INSTRUCTIONS FOR THE TASK ->
In the listing below, find the line holding "for name, shape" and the line holding "CLIP_FAR = 20.0". Write out those two lines and all lines between, exactly, and nothing more.

++++ INPUT RECORDS ++++

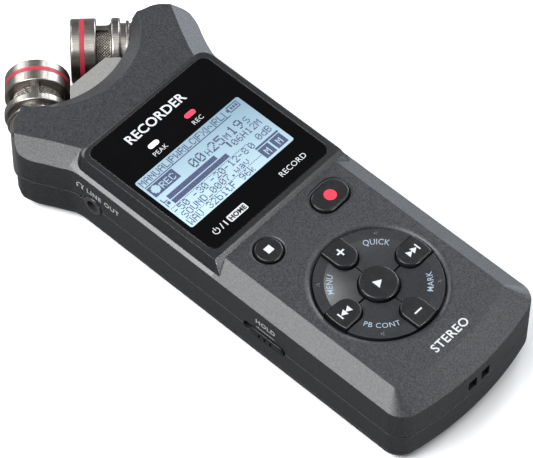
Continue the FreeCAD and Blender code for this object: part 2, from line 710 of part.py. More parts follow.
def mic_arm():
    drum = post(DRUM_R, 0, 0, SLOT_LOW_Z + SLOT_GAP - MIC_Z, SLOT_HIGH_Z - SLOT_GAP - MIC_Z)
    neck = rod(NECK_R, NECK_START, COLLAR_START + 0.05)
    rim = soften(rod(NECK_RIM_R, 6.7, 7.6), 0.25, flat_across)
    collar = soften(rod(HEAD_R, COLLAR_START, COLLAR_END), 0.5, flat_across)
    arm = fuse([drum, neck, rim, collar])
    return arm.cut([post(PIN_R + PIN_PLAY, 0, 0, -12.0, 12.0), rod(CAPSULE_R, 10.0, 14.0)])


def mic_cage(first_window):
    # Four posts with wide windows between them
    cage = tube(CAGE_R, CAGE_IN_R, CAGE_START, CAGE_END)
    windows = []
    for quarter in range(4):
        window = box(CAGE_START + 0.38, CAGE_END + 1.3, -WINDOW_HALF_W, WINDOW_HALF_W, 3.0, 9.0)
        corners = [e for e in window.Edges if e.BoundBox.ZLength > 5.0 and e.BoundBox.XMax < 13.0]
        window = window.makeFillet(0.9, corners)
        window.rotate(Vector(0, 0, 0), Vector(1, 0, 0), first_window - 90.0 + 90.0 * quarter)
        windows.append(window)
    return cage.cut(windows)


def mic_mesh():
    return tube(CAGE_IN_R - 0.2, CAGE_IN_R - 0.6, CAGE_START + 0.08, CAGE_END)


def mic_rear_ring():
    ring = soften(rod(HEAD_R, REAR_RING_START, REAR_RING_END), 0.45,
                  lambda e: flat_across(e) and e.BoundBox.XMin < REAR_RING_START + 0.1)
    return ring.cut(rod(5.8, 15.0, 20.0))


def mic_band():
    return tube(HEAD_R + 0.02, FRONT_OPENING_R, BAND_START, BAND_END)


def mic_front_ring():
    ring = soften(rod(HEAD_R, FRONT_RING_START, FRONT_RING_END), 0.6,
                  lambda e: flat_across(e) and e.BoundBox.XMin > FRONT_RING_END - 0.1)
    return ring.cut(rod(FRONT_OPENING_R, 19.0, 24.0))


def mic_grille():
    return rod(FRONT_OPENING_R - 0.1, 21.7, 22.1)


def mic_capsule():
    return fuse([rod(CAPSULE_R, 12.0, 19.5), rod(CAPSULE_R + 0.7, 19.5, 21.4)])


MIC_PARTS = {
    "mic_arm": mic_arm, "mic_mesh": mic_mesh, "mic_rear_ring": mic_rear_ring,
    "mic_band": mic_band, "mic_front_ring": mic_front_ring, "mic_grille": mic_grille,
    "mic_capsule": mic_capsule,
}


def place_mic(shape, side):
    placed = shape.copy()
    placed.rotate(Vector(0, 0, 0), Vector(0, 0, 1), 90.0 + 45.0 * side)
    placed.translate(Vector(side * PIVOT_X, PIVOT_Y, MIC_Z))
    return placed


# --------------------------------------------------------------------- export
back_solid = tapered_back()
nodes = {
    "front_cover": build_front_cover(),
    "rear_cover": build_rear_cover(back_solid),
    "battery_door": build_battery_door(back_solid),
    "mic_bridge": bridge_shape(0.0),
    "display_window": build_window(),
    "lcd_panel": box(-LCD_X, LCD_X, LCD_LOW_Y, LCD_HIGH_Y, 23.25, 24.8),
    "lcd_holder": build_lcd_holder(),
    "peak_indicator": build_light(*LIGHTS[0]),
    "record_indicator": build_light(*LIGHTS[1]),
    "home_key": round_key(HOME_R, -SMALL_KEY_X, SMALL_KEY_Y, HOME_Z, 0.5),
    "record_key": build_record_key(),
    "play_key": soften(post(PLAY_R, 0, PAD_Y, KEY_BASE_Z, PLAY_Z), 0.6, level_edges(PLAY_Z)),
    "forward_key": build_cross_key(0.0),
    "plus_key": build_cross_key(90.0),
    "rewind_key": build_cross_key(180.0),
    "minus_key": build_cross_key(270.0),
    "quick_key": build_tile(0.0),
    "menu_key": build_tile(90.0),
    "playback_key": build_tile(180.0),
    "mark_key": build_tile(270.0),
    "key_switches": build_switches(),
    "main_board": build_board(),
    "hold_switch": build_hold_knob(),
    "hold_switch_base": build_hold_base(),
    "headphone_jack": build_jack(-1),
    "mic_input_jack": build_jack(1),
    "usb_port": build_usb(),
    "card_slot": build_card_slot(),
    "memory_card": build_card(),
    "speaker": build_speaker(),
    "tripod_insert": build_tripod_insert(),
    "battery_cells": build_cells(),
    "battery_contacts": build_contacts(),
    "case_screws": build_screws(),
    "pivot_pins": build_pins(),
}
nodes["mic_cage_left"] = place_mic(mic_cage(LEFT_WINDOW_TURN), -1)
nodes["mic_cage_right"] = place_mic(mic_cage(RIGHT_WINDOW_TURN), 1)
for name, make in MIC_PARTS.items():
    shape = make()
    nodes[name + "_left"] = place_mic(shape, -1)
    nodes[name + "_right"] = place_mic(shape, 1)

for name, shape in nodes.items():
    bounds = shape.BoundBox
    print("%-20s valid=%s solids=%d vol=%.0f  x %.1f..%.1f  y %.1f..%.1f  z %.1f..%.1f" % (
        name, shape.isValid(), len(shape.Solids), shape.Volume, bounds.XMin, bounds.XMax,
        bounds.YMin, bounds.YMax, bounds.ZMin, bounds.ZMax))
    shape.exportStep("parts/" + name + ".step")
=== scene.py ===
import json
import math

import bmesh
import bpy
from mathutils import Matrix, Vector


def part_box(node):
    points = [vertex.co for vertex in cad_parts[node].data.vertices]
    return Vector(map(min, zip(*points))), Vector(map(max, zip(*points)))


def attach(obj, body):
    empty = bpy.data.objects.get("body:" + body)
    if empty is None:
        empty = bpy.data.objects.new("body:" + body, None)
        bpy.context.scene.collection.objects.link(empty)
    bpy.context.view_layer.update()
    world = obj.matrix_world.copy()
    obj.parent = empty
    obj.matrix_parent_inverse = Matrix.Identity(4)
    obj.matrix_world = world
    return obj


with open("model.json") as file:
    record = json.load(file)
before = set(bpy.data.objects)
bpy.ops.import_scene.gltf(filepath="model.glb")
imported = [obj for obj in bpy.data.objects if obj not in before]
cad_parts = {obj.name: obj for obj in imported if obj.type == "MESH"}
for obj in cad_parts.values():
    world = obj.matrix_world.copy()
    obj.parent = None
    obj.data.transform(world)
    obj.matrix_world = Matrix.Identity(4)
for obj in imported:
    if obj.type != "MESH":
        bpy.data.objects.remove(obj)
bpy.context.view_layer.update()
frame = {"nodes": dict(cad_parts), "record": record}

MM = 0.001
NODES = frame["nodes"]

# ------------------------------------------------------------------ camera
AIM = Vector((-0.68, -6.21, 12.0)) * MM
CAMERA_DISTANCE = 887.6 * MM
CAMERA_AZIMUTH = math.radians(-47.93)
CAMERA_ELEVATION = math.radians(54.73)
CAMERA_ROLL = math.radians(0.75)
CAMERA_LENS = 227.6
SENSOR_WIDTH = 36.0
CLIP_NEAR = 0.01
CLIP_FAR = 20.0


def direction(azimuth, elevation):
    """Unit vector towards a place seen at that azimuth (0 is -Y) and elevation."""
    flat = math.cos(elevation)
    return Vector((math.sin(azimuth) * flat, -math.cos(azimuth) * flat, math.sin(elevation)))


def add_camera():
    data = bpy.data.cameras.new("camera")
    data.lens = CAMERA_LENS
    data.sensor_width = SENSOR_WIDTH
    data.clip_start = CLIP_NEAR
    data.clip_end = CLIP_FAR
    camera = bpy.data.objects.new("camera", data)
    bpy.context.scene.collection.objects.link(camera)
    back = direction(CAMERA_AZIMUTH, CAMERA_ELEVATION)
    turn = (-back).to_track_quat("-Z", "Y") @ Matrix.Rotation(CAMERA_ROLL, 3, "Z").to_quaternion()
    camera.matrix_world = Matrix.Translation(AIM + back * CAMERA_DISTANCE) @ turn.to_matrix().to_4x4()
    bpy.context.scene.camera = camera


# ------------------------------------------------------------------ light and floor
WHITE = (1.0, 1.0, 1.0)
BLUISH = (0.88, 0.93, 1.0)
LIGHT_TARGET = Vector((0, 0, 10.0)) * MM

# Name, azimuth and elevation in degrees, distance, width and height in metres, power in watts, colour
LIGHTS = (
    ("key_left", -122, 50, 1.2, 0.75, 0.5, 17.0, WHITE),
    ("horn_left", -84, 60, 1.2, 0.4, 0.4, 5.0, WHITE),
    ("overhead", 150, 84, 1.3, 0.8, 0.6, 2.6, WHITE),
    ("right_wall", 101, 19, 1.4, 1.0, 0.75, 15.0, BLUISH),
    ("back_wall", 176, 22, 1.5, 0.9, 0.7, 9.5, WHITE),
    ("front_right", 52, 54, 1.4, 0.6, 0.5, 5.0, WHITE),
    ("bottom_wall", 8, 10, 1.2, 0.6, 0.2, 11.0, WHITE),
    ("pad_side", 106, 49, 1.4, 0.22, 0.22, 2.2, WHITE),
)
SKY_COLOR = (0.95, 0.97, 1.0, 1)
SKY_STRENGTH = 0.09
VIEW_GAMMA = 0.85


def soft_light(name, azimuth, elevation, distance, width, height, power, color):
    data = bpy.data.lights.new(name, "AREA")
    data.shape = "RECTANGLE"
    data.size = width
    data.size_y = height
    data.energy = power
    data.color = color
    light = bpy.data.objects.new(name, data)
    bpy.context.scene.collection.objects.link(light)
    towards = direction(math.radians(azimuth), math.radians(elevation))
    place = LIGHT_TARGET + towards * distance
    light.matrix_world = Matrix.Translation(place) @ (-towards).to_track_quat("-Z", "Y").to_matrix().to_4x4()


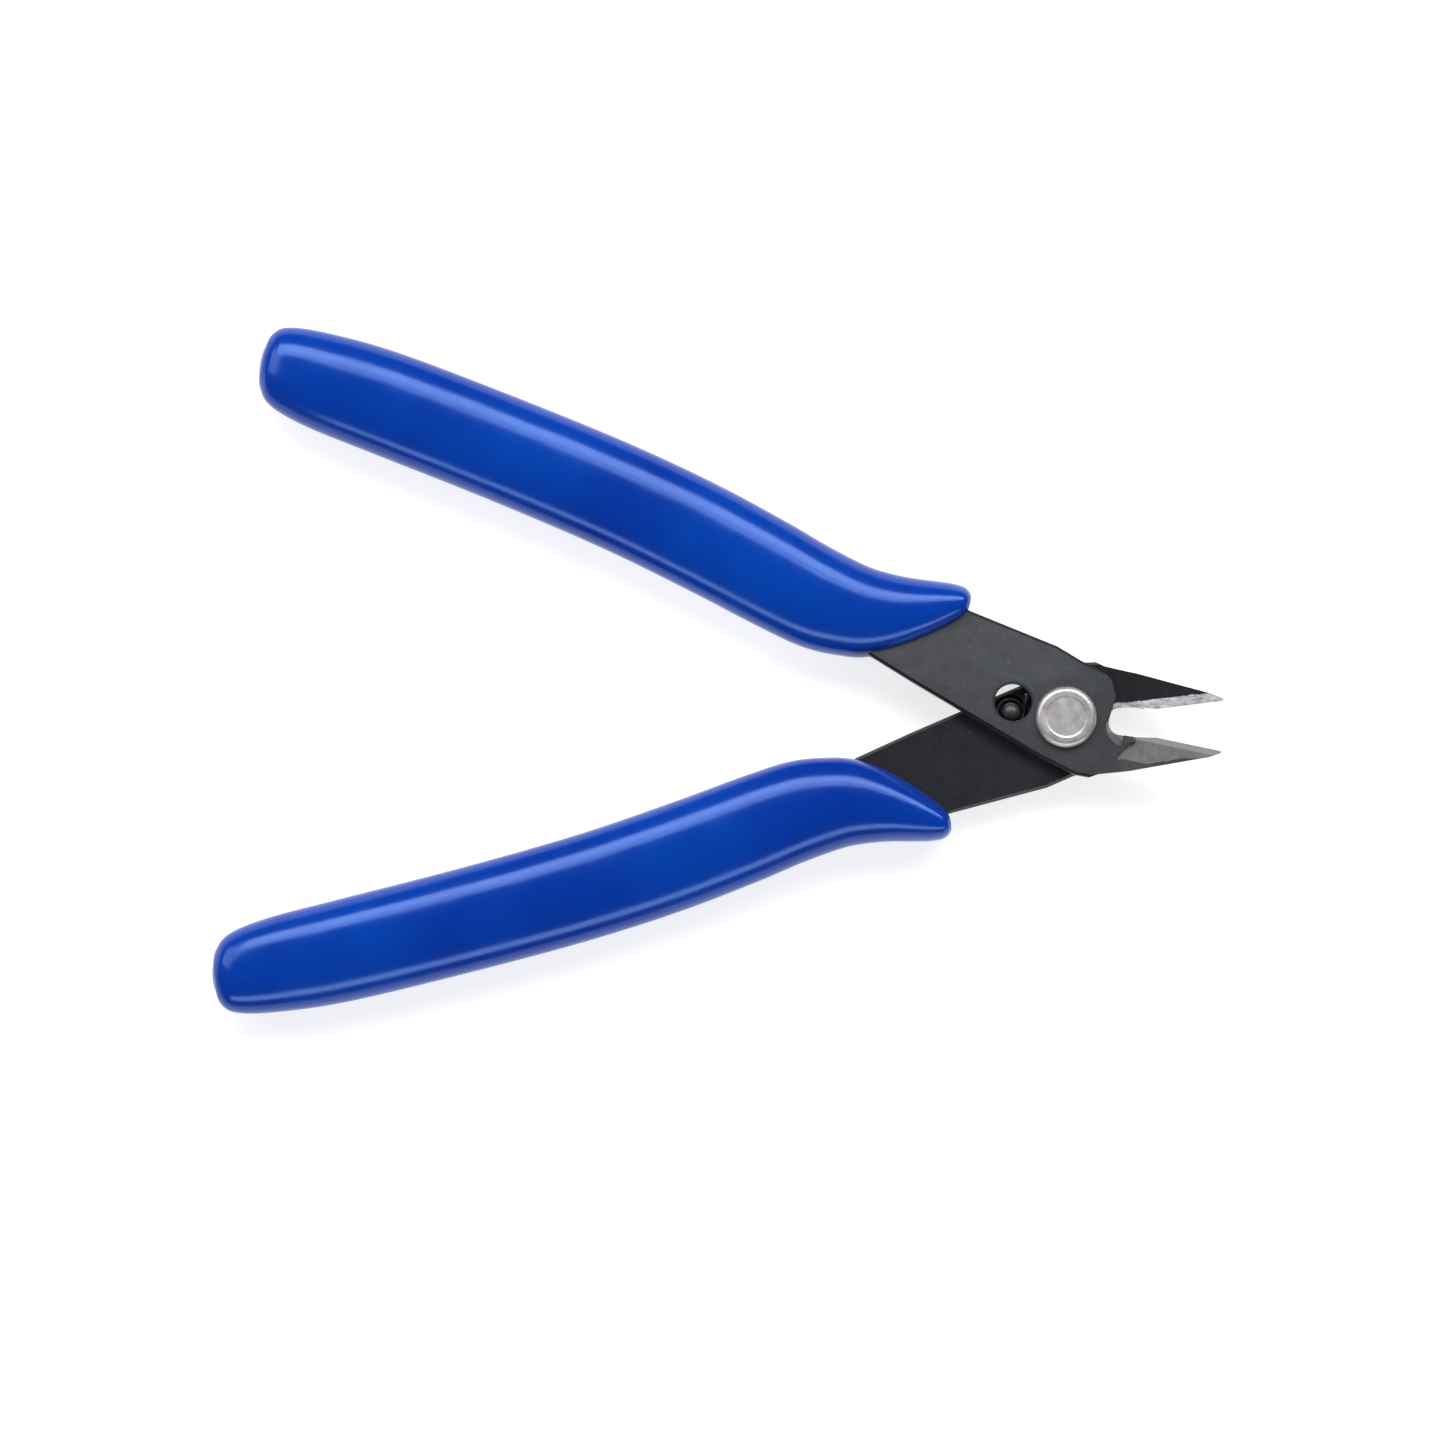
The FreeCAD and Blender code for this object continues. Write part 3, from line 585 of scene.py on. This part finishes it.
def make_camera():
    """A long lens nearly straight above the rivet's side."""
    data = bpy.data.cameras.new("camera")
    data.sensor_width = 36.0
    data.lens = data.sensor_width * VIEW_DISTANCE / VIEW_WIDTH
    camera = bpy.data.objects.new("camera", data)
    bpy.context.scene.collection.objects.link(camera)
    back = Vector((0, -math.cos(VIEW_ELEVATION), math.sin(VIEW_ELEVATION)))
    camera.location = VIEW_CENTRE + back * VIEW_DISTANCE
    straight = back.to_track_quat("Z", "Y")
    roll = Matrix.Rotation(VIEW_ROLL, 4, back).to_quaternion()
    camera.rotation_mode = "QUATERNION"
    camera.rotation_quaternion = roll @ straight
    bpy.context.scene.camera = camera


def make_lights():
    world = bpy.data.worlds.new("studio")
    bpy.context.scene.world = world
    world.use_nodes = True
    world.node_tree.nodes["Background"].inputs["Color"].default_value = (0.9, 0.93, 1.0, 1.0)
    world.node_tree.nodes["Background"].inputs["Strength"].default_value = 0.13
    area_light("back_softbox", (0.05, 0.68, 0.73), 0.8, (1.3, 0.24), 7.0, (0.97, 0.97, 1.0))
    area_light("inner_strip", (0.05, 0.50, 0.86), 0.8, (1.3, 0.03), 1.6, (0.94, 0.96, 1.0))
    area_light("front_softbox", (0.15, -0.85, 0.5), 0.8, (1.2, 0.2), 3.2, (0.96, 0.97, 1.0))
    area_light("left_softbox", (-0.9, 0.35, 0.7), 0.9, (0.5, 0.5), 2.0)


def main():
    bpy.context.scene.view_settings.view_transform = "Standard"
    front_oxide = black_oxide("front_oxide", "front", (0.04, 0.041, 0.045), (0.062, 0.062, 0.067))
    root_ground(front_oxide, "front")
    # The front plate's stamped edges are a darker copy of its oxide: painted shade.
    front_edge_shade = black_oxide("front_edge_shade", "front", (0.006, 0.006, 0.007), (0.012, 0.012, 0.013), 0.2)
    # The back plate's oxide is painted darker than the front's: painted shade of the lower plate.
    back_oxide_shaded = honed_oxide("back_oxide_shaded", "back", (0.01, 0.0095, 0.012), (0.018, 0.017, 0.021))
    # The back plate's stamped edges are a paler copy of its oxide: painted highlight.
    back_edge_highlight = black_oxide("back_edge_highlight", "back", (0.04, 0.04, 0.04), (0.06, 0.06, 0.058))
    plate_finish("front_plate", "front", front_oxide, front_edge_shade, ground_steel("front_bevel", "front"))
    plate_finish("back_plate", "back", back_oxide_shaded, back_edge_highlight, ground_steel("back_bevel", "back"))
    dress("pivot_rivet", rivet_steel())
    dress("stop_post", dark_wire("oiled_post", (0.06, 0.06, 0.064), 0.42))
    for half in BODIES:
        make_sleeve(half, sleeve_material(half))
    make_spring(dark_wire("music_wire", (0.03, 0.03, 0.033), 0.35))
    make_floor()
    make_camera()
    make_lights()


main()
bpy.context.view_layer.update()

++++

SOLVED PROBLEM ->
for name, shape in nodes.items():
    bounds = shape.BoundBox
    print("%-20s valid=%s solids=%d vol=%.0f  x %.1f..%.1f  y %.1f..%.1f  z %.1f..%.1f" % (
        name, shape.isValid(), len(shape.Solids), shape.Volume, bounds.XMin, bounds.XMax,
        bounds.YMin, bounds.YMax, bounds.ZMin, bounds.ZMax))
    shape.exportStep("parts/" + name + ".step")
=== scene.py ===
import json
import math

import bmesh
import bpy
from mathutils import Matrix, Vector


def part_box(node):
    points = [vertex.co for vertex in cad_parts[node].data.vertices]
    return Vector(map(min, zip(*points))), Vector(map(max, zip(*points)))


def attach(obj, body):
    empty = bpy.data.objects.get("body:" + body)
    if empty is None:
        empty = bpy.data.objects.new("body:" + body, None)
        bpy.context.scene.collection.objects.link(empty)
    bpy.context.view_layer.update()
    world = obj.matrix_world.copy()
    obj.parent = empty
    obj.matrix_parent_inverse = Matrix.Identity(4)
    obj.matrix_world = world
    return obj


with open("model.json") as file:
    record = json.load(file)
before = set(bpy.data.objects)
bpy.ops.import_scene.gltf(filepath="model.glb")
imported = [obj for obj in bpy.data.objects if obj not in before]
cad_parts = {obj.name: obj for obj in imported if obj.type == "MESH"}
for obj in cad_parts.values():
    world = obj.matrix_world.copy()
    obj.parent = None
    obj.data.transform(world)
    obj.matrix_world = Matrix.Identity(4)
for obj in imported:
    if obj.type != "MESH":
        bpy.data.objects.remove(obj)
bpy.context.view_layer.update()
frame = {"nodes": dict(cad_parts), "record": record}

MM = 0.001
NODES = frame["nodes"]

# ------------------------------------------------------------------ camera
AIM = Vector((-0.68, -6.21, 12.0)) * MM
CAMERA_DISTANCE = 887.6 * MM
CAMERA_AZIMUTH = math.radians(-47.93)
CAMERA_ELEVATION = math.radians(54.73)
CAMERA_ROLL = math.radians(0.75)
CAMERA_LENS = 227.6
SENSOR_WIDTH = 36.0
CLIP_NEAR = 0.01
CLIP_FAR = 20.0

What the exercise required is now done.